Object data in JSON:
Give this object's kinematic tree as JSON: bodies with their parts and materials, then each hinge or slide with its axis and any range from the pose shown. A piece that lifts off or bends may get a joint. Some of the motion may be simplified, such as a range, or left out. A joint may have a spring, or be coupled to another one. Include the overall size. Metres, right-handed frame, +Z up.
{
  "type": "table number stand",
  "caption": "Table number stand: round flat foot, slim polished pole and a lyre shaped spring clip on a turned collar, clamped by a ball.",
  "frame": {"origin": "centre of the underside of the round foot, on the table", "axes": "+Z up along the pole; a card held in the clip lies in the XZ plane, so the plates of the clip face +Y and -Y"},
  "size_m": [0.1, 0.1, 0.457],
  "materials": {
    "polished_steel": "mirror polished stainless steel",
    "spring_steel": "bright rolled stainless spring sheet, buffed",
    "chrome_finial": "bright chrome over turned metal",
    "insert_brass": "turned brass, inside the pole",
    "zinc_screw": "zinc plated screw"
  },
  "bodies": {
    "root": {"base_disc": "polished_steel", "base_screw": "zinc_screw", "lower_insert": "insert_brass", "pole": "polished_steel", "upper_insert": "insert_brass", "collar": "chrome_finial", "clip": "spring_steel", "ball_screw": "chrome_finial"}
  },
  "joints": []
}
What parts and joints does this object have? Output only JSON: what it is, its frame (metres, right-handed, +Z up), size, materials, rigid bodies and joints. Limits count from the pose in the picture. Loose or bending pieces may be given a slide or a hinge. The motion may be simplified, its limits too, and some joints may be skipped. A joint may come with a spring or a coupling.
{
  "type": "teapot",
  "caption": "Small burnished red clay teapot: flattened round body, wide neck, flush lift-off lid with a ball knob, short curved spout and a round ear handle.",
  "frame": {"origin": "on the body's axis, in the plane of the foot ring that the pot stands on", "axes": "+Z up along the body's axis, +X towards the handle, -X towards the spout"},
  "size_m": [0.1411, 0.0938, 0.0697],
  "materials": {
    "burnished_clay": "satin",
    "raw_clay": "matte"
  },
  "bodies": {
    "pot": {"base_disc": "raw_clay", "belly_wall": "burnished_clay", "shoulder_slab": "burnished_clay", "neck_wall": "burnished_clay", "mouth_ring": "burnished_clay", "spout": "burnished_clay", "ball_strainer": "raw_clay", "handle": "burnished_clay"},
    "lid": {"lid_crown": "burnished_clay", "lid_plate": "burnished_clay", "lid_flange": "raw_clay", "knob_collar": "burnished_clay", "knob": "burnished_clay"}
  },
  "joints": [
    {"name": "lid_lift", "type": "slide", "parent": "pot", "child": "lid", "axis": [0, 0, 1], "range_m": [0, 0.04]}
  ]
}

Short exercise:
All of the material above needs to be copied exactly.

The response:
Give this object's kinematic tree as JSON: bodies with their parts and materials, then each hinge or slide with its axis and any range from the pose shown. A piece that lifts off or bends may get a joint. Some of the motion may be simplified, such as a range, or left out. A joint may have a spring, or be coupled to another one. Include the overall size. Metres, right-handed frame, +Z up.
{
  "type": "table number stand",
  "caption": "Table number stand: round flat foot, slim polished pole and a lyre shaped spring clip on a turned collar, clamped by a ball.",
  "frame": {"origin": "centre of the underside of the round foot, on the table", "axes": "+Z up along the pole; a card held in the clip lies in the XZ plane, so the plates of the clip face +Y and -Y"},
  "size_m": [0.1, 0.1, 0.457],
  "materials": {
    "polished_steel": "mirror polished stainless steel",
    "spring_steel": "bright rolled stainless spring sheet, buffed",
    "chrome_finial": "bright chrome over turned metal",
    "insert_brass": "turned brass, inside the pole",
    "zinc_screw": "zinc plated screw"
  },
  "bodies": {
    "root": {"base_disc": "polished_steel", "base_screw": "zinc_screw", "lower_insert": "insert_brass", "pole": "polished_steel", "upper_insert": "insert_brass", "collar": "chrome_finial", "clip": "spring_steel", "ball_screw": "chrome_finial"}
  },
  "joints": []
}
What parts and joints does this object have? Output only JSON: what it is, its frame (metres, right-handed, +Z up), size, materials, rigid bodies and joints. Limits count from the pose in the picture. Loose or bending pieces may be given a slide or a hinge. The motion may be simplified, its limits too, and some joints may be skipped. A joint may come with a spring or a coupling.
{
  "type": "teapot",
  "caption": "Small burnished red clay teapot: flattened round body, wide neck, flush lift-off lid with a ball knob, short curved spout and a round ear handle.",
  "frame": {"origin": "on the body's axis, in the plane of the foot ring that the pot stands on", "axes": "+Z up along the body's axis, +X towards the handle, -X towards the spout"},
  "size_m": [0.1411, 0.0938, 0.0697],
  "materials": {
    "burnished_clay": "satin",
    "raw_clay": "matte"
  },
  "bodies": {
    "pot": {"base_disc": "raw_clay", "belly_wall": "burnished_clay", "shoulder_slab": "burnished_clay", "neck_wall": "burnished_clay", "mouth_ring": "burnished_clay", "spout": "burnished_clay", "ball_strainer": "raw_clay", "handle": "burnished_clay"},
    "lid": {"lid_crown": "burnished_clay", "lid_plate": "burnished_clay", "lid_flange": "raw_clay", "knob_collar": "burnished_clay", "knob": "burnished_clay"}
  },
  "joints": [
    {"name": "lid_lift", "type": "slide", "parent": "pot", "child": "lid", "axis": [0, 0, 1], "range_m": [0, 0.04]}
  ]
}